For all its power, however, ChIP provides little information about the stability or dynamics of protein-DNA interactions. “I was impressed by the quantity and quality of data that was accumulating that told us where factors bind to chromatin, but we were still somehow left wanting in terms of our understanding of how to interpret it, or take that and translate it into a deeper understanding of mechanism,” says David Auble of the University of Virginia Health System. Live-cell imaging studies have shown that many chromatin interactions are short lived, but imaging methods cannot pinpoint binding locations with high resolution.

With the goal of making more biochemically rigorous ChIP measurements in cells, Auble, a biologist, teamed up with his colleague Stefan Bekiranov, a physicist and bioinformatics expert. The result, after nearly 5 years of work, is an approach that mathematically describes the dependence of the ChIP signal on formaldehyde cross-linking time, a method the researchers call cross-linking kinetic analysis, or CLK, pronounced like “clock.” The overall on-rate, off-rate and fraction of bound chromatin at steady state can be extracted in such an experiment, enabling the half-life of a chromatin complex of interest to be calculated.
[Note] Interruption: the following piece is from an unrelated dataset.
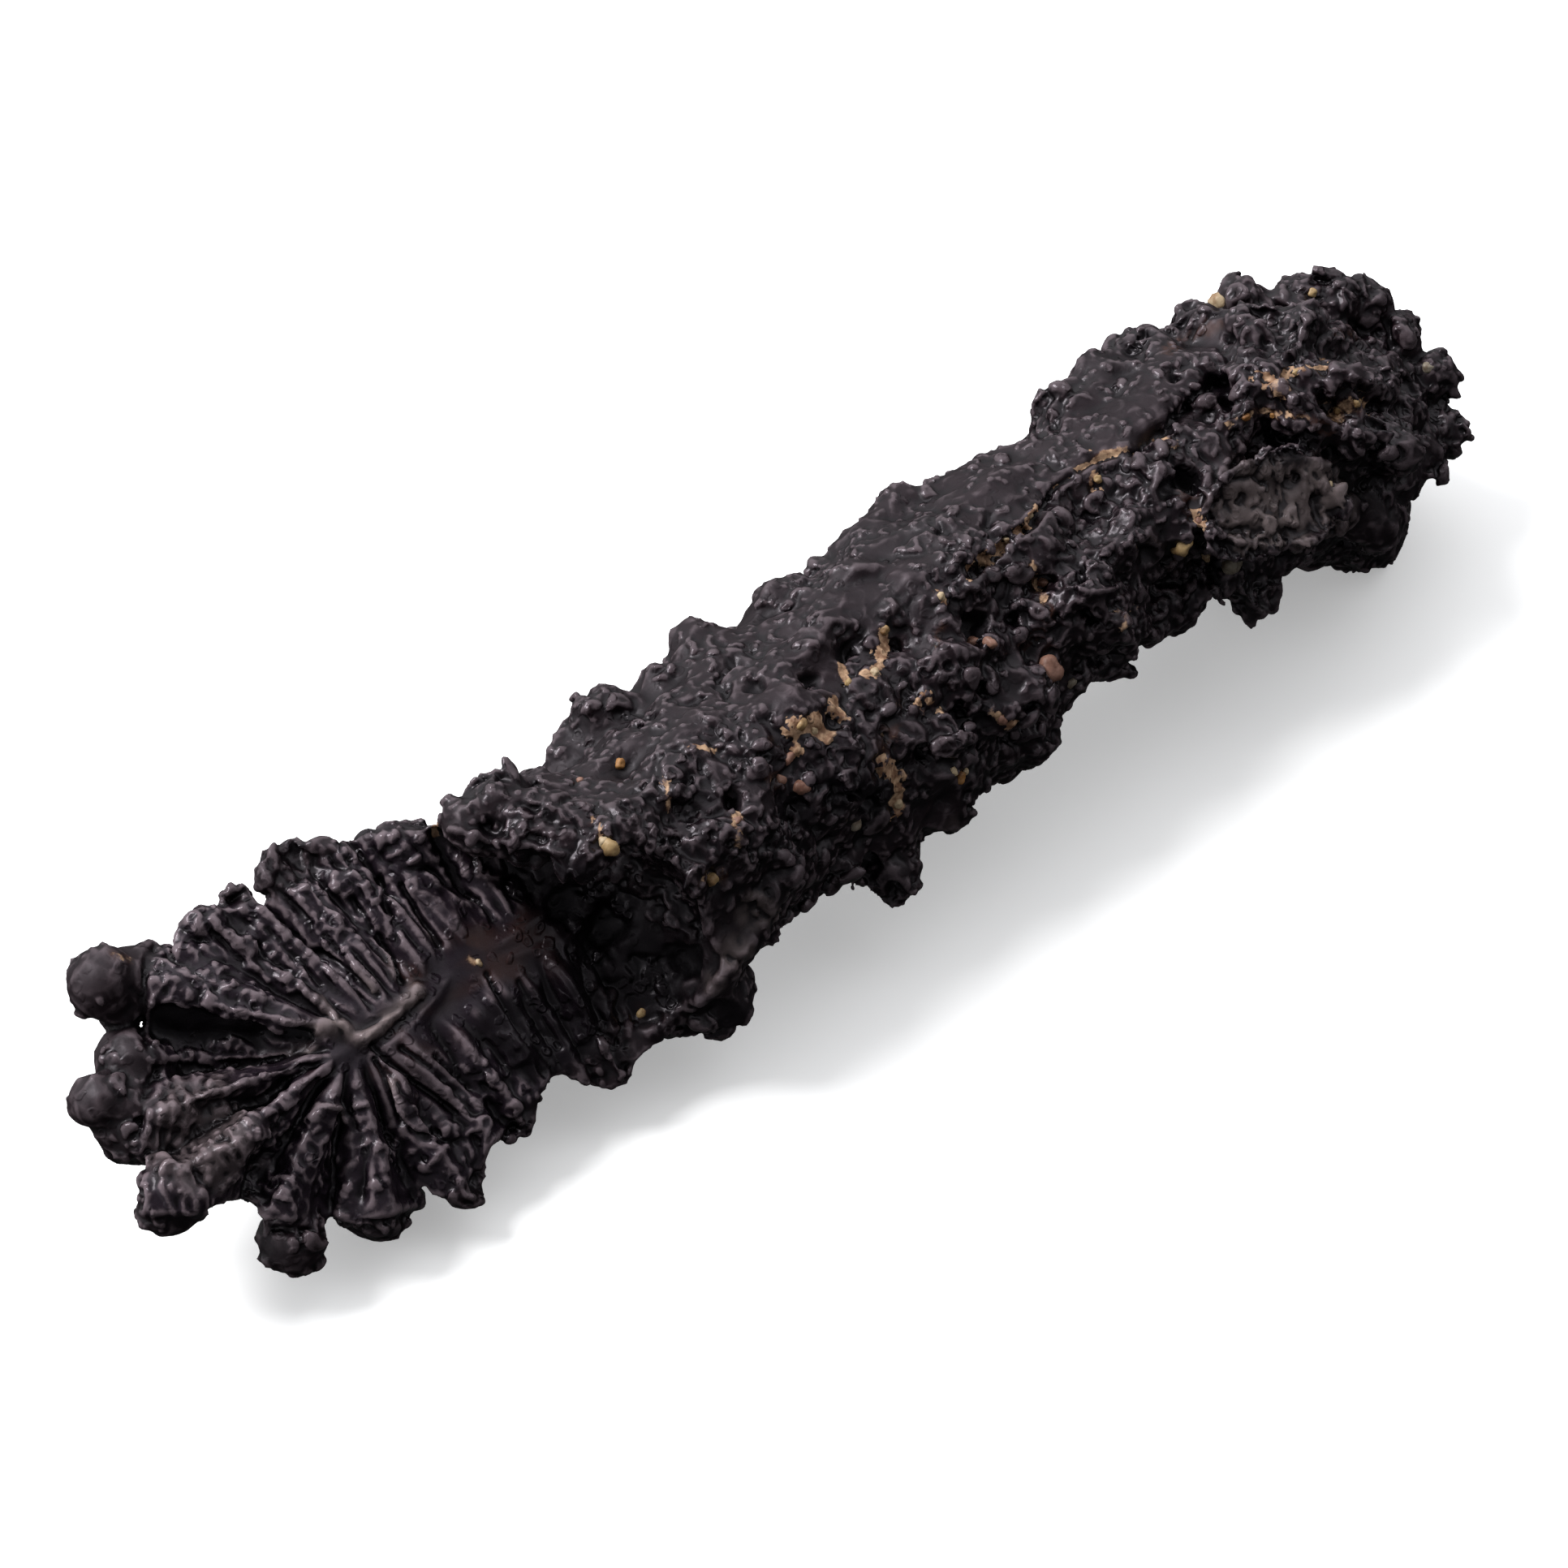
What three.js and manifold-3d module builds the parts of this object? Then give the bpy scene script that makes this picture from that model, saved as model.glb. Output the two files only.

Working in yeast, Auble's team used a quench-flow apparatus to analyze formaldehyde-treated samples with subsecond time resolution. After establishing that CLK was working as intended with a series of crucial control experiments, the researchers analyzed Gal4 binding to the GAL3 promoter in a proof-of-principle test. They found that the half-life of the Gal4-GAL3 interaction was about 10 minutes; but the promoter occupancy was low, which suggested that a single complex triggers multiple rounds of transcription initiation and that the GAL3 gene is transcribed in infrequent bursts. They also analyzed two transcription factors whose dynamic behaviors were independently validated with fluorescence recovery after photobleaching experiments.

The researchers then looked at the dynamic interactions of the TATA-binding protein (TBP) with seven different promoters driven by RNA polymerases I, II or III. They were particularly interested in studying the effect of mutations to Mot1, an enzyme that dissociates the TBP-DNA interaction. They found that, as expected from biochemical evidence, Mot1 mutations increased the TBP ChIP signal at RNA polymerase II promoters. However, further experiments showed that these mutant interactions were unstable, and CLK analysis showed that TBP binding was far more dynamic in Mot1 mutant cells. Overall, this indicated that the role of Mot1 is to dissociate weakly bound TBP complexes in order to facilitate more stable binding. “It completely turned our understanding of the phenomenon on its head,” says Auble. “The enzyme is doing the same thing we always thought it did—it's just not targeting the complexes we thought it was targeting: it's targeting these weakly bound, transcriptionally inactive ones.”

Auble plans to continue to improve the CLK approach, both by refining the kinetic model to make it more accurate and by streamlining the experimental approach to make it less labor intensive and to potentially scale up to genome-wide analyses. He is hopeful that others will adopt the method to address other interesting sorts of questions, such as whether transcription complexes are dynamic at one type of promoter and how features of dynamics correlate with transcription output and chromatin structure. “To me, it would be very satisfying if people felt that it was something generally useful and were even able to improve upon it and modify it for whatever it is they were interested in doing,” he says.